Voice of America and Fiasco at Persian Service.

As a native born Iranian, I would like to suggest that there is no need to attack Iran militarily if the Bush administration pays attention to those who know the situation and use the awesome power of publicity instead of military.
Millions of dollars are spent in Persian Service of Voice of America but the end result is nothing but scandalous way of management and programming.
It is hard to believe but the Persian Service which supposed to be an organization to convey the policy of the U.S. has become a free platform for hard-line terrorist group of communists who attack the United Sates!
I have the documents in writings to prove that these were done with the knowledge of the management.
I used to work there and as I said before, I have all the documents in writings.
The manager is a woman called Sheila Gandji who can not read and write Persian. Therefore, in order to hide this shortcoming from the higher management, she has hired an eighty something man called Kambiz Mahmoudi who has a lengthy background as crook and charlatanism.

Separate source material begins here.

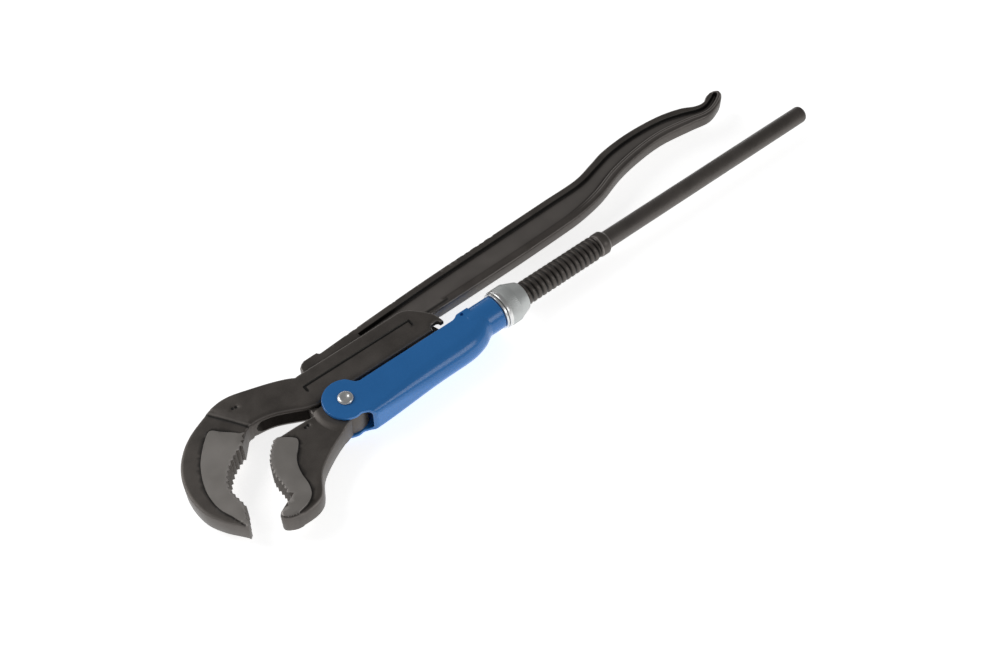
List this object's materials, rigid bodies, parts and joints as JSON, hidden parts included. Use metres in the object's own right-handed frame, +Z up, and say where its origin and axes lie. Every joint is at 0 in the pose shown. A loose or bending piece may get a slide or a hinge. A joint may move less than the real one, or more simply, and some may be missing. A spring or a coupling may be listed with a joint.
{
  "type": "pipe wrench",
  "caption": "Corner-pattern pipe wrench: toothed hook jaw on a threaded rod handle, lower jaw with I-beam handle, hinged sheet housing and adjusting nut.",
  "frame": {"origin": "on the resting surface, under the middle of the tool's box, with the tool lying flat", "axes": "+X along the rod handle away from the jaws, +Y towards the I-beam handle, +Z up through the tool's thickness"},
  "size_m": [0.5454, 0.1176, 0.0286],
  "materials": {
    "forged_steel": "phosphated forging, satin, lighter where ground",
    "blue_lacquer": "smooth blue lacquer",
    "zinc_plate": "dull zinc plate",
    "bright_steel": "bright turned steel",
    "spring_steel": "blackened spring steel",
    "bronze": "plain bearing bronze"
  },
  "bodies": {
    "lower_lever": {"handle_forging": "forged_steel", "pivot_bush": "bronze"},
    "housing": {"housing": "blue_lacquer", "leaf_spring": "spring_steel", "pivot_rivet": "bright_steel", "rivet_washer": "bright_steel", "thrust_washer": "zinc_plate"},
    "nut": {"adjusting_nut": "zinc_plate", "nut_ring": "spring_steel"},
    "hook": {"hook_jaw": "forged_steel", "threaded_rod": "forged_steel", "coupling_pin": "spring_steel"}
  },
  "joints": [
    {"name": "housing_hinge", "type": "hinge", "parent": "lower_lever", "child": "housing", "pos_m": [-0.15727, -0.0082, 0.0143], "axis": [0, 0, 1], "range_deg": [-4, 2]},
    {"name": "nut_spin", "type": "hinge", "parent": "housing", "child": "nut", "pos_m": [-0.0248, -0.0082, 0.0143], "axis": [1, 0, 0], "range_deg": [-1539, 3118]},
    {"name": "jaw_slide", "type": "slide", "parent": "housing", "child": "hook", "axis": [1, 0, 0], "range_m": [-0.0381, 0.0188]}
  ],
  "couplings": [
    {"joint": "nut_spin", "follows": "jaw_slide", "rad_per_m": -1428}
  ]
}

Don’t think that this is a personal vendetta.
Let me quote you a view from another media "The Iran Steering group concluded that much of the anti-American perspective that is broadcast is the result of decisions made by station managers in Washington D.C. and Prague. Sheila Gandji, the manager of Persian service has faced sharp criticism, particularly for her decision to stop VOA shortwave radio program in July, 2006 in order to focus on television broadcasts, which are more susceptible to censorship, since the government regularly confiscates satellites dishes in order to prevent the infiltration of foreign broadcasts."
The bizarre situation at the Persian Service of Voice of America caused the Republican Senator Coburn to write a long letter to President Bush about the fiasco there.
It is only in America where the government pays to be insulted.